RECORDED DATA:
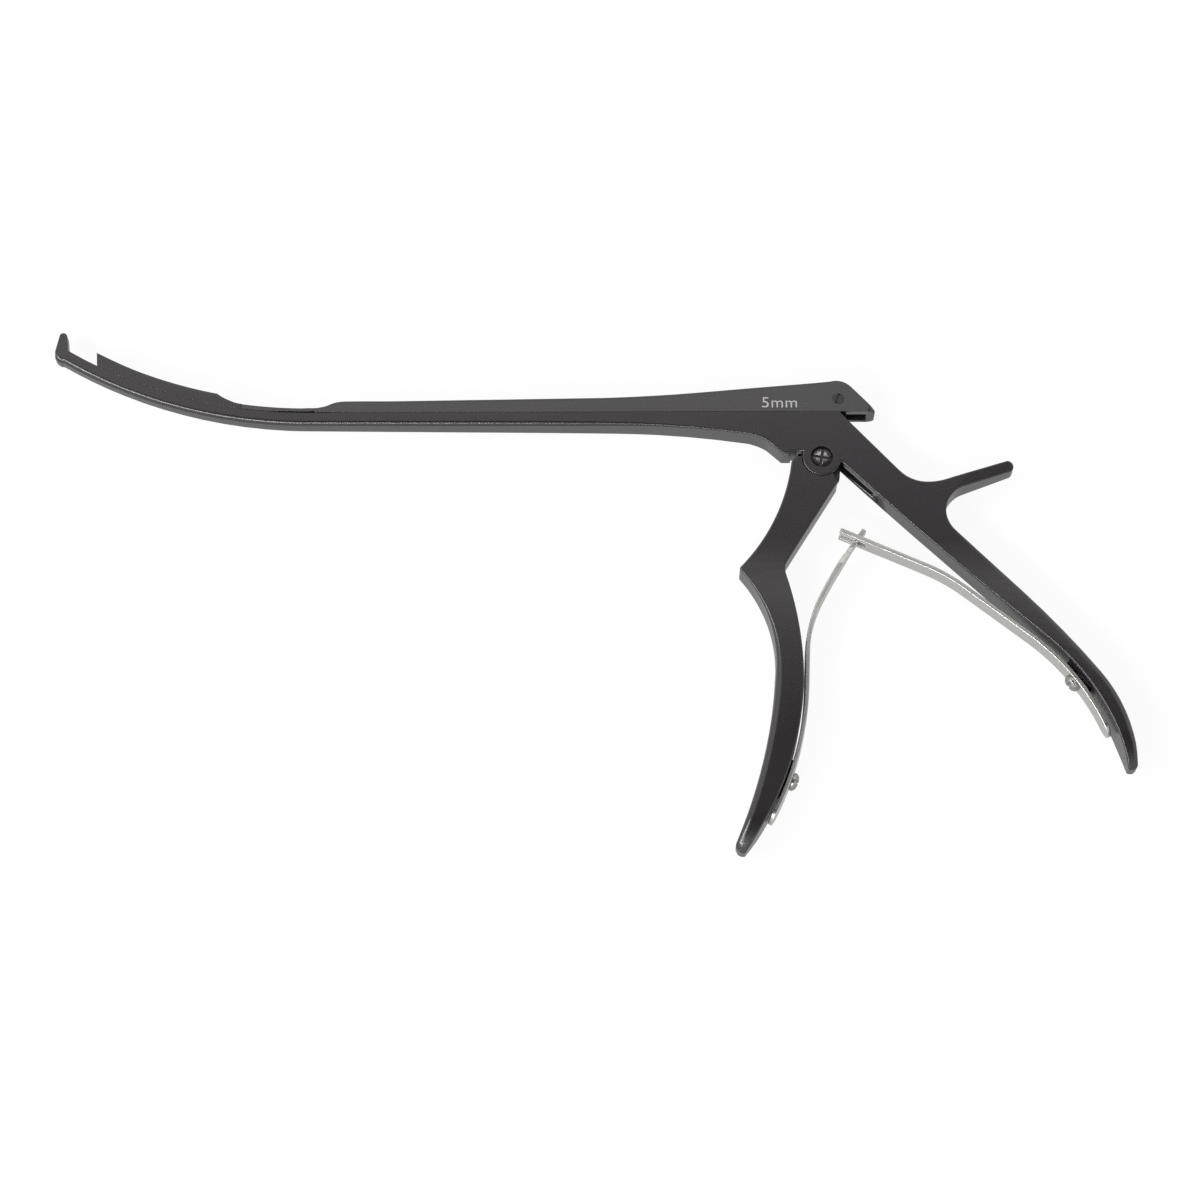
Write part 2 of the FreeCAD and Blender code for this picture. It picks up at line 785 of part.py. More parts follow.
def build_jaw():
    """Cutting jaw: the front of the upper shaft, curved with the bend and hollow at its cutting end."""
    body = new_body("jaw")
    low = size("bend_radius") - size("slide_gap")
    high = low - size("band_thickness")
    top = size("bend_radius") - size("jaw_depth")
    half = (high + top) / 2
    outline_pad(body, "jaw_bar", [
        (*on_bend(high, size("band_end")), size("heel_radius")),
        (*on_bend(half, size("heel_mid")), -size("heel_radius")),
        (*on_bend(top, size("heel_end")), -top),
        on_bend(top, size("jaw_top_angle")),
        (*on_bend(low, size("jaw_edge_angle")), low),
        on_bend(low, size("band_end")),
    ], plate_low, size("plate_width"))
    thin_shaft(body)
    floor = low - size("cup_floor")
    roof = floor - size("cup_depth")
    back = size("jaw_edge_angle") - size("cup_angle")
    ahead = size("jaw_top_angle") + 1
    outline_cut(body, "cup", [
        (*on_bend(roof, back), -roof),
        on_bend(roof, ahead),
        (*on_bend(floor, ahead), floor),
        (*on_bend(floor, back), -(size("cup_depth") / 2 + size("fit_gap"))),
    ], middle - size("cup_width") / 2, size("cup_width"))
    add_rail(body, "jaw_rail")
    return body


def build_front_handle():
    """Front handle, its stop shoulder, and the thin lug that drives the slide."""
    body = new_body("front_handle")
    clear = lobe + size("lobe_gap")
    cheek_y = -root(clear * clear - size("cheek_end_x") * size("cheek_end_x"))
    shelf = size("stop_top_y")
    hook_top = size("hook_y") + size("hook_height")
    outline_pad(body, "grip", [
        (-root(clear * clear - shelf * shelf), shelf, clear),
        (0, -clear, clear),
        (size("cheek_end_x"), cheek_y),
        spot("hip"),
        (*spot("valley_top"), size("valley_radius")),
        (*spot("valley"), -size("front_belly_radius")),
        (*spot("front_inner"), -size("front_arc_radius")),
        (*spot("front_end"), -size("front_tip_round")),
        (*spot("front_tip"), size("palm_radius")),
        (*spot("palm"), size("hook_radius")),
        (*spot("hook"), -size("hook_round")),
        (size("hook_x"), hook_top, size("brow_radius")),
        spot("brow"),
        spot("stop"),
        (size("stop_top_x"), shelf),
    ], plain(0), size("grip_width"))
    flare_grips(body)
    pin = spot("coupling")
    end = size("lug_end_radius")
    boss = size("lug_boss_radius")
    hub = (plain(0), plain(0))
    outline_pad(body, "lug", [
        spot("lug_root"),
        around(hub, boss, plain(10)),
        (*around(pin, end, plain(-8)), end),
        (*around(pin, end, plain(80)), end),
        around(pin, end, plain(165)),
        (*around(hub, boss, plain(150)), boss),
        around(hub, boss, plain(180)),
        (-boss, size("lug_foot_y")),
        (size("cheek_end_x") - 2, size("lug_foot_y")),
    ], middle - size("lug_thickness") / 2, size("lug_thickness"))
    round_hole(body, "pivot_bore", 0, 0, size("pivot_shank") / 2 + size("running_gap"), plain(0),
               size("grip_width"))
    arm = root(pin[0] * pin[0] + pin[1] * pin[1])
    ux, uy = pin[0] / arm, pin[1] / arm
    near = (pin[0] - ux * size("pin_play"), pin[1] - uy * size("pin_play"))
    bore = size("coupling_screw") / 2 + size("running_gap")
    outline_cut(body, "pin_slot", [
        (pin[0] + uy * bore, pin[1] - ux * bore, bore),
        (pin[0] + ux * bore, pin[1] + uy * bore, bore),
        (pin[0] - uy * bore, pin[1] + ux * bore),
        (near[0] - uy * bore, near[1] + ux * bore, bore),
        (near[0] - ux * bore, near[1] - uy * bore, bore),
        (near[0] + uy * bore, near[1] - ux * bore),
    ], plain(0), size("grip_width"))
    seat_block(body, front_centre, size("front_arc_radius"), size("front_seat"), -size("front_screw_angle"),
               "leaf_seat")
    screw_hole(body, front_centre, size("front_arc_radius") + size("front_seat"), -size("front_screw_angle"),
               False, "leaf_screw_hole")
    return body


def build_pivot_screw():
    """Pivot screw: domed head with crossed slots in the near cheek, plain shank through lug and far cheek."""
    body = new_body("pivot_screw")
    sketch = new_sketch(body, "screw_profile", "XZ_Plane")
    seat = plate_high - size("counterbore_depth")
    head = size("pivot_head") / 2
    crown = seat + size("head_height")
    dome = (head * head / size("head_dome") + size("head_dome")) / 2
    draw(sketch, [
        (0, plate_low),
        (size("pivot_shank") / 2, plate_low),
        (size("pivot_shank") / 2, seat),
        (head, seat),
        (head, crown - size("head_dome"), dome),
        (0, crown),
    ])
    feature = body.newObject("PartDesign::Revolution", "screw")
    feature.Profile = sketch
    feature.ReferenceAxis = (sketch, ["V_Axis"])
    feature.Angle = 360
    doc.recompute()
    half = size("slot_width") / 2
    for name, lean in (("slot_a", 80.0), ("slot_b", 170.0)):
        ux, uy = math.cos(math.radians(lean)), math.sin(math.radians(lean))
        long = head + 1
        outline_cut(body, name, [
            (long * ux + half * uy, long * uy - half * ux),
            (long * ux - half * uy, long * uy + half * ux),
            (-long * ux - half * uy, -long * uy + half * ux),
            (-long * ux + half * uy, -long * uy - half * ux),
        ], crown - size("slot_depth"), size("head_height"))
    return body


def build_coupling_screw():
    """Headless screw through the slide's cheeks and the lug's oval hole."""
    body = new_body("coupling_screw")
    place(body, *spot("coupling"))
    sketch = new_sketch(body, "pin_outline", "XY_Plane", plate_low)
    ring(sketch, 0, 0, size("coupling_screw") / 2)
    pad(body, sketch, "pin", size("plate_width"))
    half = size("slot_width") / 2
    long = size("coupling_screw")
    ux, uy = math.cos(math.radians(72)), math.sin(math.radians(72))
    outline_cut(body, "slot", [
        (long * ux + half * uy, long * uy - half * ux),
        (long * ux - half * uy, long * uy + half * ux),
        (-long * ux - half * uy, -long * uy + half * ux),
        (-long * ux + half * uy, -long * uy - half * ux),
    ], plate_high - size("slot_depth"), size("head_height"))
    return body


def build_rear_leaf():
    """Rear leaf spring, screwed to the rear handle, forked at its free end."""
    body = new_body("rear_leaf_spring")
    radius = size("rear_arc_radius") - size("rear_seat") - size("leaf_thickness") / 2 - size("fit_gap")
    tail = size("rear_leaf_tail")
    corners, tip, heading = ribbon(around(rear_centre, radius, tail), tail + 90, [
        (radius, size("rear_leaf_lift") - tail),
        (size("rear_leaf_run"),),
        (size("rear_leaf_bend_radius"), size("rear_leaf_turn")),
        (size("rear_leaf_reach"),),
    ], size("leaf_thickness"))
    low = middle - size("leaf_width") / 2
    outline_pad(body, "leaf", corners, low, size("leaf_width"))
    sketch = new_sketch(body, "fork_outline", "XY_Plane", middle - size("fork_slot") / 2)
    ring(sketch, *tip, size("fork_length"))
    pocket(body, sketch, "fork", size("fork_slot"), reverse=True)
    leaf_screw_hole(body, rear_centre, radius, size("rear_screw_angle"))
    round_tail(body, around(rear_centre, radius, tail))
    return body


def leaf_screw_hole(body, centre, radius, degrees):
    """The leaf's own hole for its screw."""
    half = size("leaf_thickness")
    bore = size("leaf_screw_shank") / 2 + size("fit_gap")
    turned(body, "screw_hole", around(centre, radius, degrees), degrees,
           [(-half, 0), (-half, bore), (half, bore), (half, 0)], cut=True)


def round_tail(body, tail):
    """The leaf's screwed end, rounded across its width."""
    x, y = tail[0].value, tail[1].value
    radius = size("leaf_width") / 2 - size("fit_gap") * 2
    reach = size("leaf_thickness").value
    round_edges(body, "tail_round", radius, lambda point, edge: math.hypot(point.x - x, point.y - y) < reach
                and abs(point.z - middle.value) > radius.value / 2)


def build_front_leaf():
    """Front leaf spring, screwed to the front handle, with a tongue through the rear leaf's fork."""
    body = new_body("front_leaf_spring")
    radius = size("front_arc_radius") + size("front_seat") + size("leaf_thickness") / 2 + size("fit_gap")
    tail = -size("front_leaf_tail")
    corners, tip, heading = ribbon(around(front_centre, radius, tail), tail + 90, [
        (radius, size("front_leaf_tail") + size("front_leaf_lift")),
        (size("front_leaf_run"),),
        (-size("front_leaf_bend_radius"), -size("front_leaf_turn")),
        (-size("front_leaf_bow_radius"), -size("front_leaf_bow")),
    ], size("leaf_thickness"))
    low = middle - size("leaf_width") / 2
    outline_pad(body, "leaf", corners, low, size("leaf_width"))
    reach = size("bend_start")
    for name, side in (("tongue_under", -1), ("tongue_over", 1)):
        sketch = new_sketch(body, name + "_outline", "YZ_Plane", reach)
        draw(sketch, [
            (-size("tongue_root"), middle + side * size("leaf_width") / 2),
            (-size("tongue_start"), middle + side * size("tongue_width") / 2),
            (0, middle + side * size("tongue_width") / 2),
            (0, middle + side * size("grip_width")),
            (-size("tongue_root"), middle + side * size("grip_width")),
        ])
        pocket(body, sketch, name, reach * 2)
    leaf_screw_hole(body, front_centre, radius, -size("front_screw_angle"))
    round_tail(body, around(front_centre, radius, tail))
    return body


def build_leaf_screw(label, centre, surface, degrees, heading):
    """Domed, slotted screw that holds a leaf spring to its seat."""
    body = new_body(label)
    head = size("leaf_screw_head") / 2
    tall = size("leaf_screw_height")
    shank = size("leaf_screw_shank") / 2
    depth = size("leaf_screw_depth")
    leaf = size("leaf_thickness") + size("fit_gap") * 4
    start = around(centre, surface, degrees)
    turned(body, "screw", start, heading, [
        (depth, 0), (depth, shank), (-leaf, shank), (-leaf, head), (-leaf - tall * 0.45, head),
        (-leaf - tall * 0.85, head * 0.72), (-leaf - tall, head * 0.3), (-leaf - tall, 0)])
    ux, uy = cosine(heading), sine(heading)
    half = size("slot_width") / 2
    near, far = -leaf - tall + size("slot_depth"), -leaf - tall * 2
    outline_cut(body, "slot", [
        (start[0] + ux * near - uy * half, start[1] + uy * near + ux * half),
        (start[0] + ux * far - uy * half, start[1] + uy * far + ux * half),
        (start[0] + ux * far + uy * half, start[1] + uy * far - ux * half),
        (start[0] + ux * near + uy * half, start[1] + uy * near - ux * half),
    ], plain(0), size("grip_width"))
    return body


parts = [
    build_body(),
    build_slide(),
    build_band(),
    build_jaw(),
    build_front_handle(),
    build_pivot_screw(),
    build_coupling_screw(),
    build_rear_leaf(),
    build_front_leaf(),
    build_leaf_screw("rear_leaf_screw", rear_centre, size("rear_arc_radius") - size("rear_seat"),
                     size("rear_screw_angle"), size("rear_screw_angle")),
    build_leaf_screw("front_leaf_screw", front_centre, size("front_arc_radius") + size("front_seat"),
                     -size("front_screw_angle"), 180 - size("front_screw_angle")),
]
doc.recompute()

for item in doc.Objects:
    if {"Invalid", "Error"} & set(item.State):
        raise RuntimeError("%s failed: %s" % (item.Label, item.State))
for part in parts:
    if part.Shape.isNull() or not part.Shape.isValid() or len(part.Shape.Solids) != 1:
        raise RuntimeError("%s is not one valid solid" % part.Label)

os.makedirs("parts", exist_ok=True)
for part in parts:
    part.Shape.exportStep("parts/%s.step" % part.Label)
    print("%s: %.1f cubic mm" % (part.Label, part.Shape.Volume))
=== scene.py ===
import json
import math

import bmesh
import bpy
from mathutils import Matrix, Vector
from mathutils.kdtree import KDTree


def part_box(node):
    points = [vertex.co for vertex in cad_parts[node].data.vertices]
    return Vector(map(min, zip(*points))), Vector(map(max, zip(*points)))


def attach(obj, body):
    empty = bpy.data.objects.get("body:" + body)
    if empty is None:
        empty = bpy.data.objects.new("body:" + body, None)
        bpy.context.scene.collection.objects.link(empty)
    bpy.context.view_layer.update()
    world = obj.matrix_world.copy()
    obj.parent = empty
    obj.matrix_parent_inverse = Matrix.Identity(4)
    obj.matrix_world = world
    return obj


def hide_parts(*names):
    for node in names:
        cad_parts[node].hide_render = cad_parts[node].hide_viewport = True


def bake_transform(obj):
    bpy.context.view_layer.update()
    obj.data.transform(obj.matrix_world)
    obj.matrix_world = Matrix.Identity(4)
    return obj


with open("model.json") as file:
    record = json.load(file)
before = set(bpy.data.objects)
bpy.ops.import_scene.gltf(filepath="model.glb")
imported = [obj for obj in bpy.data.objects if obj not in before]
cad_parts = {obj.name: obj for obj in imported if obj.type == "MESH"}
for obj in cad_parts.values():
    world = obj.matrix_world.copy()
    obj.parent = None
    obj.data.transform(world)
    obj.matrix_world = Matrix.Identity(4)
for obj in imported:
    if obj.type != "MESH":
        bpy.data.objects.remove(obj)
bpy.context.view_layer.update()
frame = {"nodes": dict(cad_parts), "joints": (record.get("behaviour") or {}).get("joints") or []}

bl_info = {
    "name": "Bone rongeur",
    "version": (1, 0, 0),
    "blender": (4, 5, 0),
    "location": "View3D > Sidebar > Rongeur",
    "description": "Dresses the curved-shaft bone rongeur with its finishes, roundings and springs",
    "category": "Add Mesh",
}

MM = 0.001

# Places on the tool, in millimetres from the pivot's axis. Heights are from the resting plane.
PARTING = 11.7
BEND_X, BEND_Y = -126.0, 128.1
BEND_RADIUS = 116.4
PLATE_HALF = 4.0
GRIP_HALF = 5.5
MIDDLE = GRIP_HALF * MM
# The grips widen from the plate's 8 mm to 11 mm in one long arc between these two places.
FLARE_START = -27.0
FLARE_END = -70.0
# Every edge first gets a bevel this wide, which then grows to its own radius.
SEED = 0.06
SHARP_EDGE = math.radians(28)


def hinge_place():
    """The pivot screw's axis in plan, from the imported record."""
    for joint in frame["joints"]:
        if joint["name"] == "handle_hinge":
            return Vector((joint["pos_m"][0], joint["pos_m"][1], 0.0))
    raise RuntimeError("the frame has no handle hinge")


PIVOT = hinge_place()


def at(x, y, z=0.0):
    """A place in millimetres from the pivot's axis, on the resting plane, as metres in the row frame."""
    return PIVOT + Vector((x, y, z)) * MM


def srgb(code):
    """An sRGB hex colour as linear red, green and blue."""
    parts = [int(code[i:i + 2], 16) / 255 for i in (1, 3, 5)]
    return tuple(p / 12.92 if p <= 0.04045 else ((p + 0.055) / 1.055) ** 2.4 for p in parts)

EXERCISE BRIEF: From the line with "obj.parent = None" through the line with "PIVOT = hinge_place()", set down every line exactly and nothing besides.

REPLY:
    obj.parent = None
    obj.data.transform(world)
    obj.matrix_world = Matrix.Identity(4)
for obj in imported:
    if obj.type != "MESH":
        bpy.data.objects.remove(obj)
bpy.context.view_layer.update()
frame = {"nodes": dict(cad_parts), "joints": (record.get("behaviour") or {}).get("joints") or []}

bl_info = {
    "name": "Bone rongeur",
    "version": (1, 0, 0),
    "blender": (4, 5, 0),
    "location": "View3D > Sidebar > Rongeur",
    "description": "Dresses the curved-shaft bone rongeur with its finishes, roundings and springs",
    "category": "Add Mesh",
}

MM = 0.001

# Places on the tool, in millimetres from the pivot's axis. Heights are from the resting plane.
PARTING = 11.7
BEND_X, BEND_Y = -126.0, 128.1
BEND_RADIUS = 116.4
PLATE_HALF = 4.0
GRIP_HALF = 5.5
MIDDLE = GRIP_HALF * MM
# The grips widen from the plate's 8 mm to 11 mm in one long arc between these two places.
FLARE_START = -27.0
FLARE_END = -70.0
# Every edge first gets a bevel this wide, which then grows to its own radius.
SEED = 0.06
SHARP_EDGE = math.radians(28)


def hinge_place():
    """The pivot screw's axis in plan, from the imported record."""
    for joint in frame["joints"]:
        if joint["name"] == "handle_hinge":
            return Vector((joint["pos_m"][0], joint["pos_m"][1], 0.0))
    raise RuntimeError("the frame has no handle hinge")


PIVOT = hinge_place()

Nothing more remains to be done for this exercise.